If you’ve done your research early on in the process, then you will have an understanding of real estate pricing and your home’s market value before you get to this stage. As you continue to do more and more projects, your understanding of real estate will continue to grow and you’ll begin to develop your own strategies around timing and pricing when it comes time to list your houses.
9. Reevaluate and flip again
So you flipped your first house! Congratulations! How did your first deal go? Now is the time to look back over the entire house-flipping process and the choices you made.
Take some time to evaluate your experience. Gather all the numbers and tally the hours you put into the project. Look at your time spent and profit made. Figure out where you can cut costs. Maybe you’re not happy with the contractor you chose. Take everything you learned and see where there’s room for improvement.

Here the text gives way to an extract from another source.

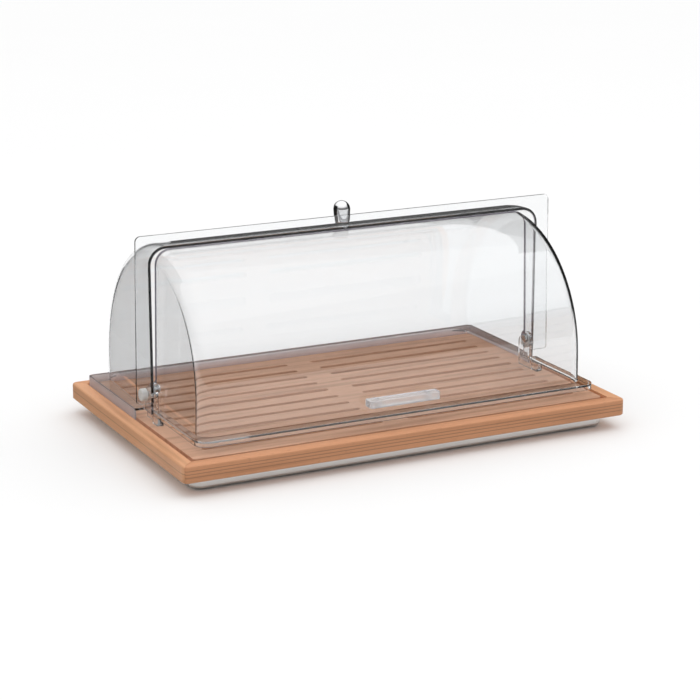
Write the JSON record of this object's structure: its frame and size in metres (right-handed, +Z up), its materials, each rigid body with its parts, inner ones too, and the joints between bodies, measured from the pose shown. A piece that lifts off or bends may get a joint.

Now, are you ready for your second flip?
The last word on starting a house-flipping business
Real estate investing can be a lucrative endeavor, but there are significant risks that come with flipping a house, especially for new investors. You need to be aware of these so you have the best shot at success. Starting with the basics and familiarizing yourself with the flipping process is vital, but you’ll learn the most from actually diving in and flipping your first house. Start small and work your way up to bigger and bigger projects — soon you’ll be joining the ranks of successful home flippers.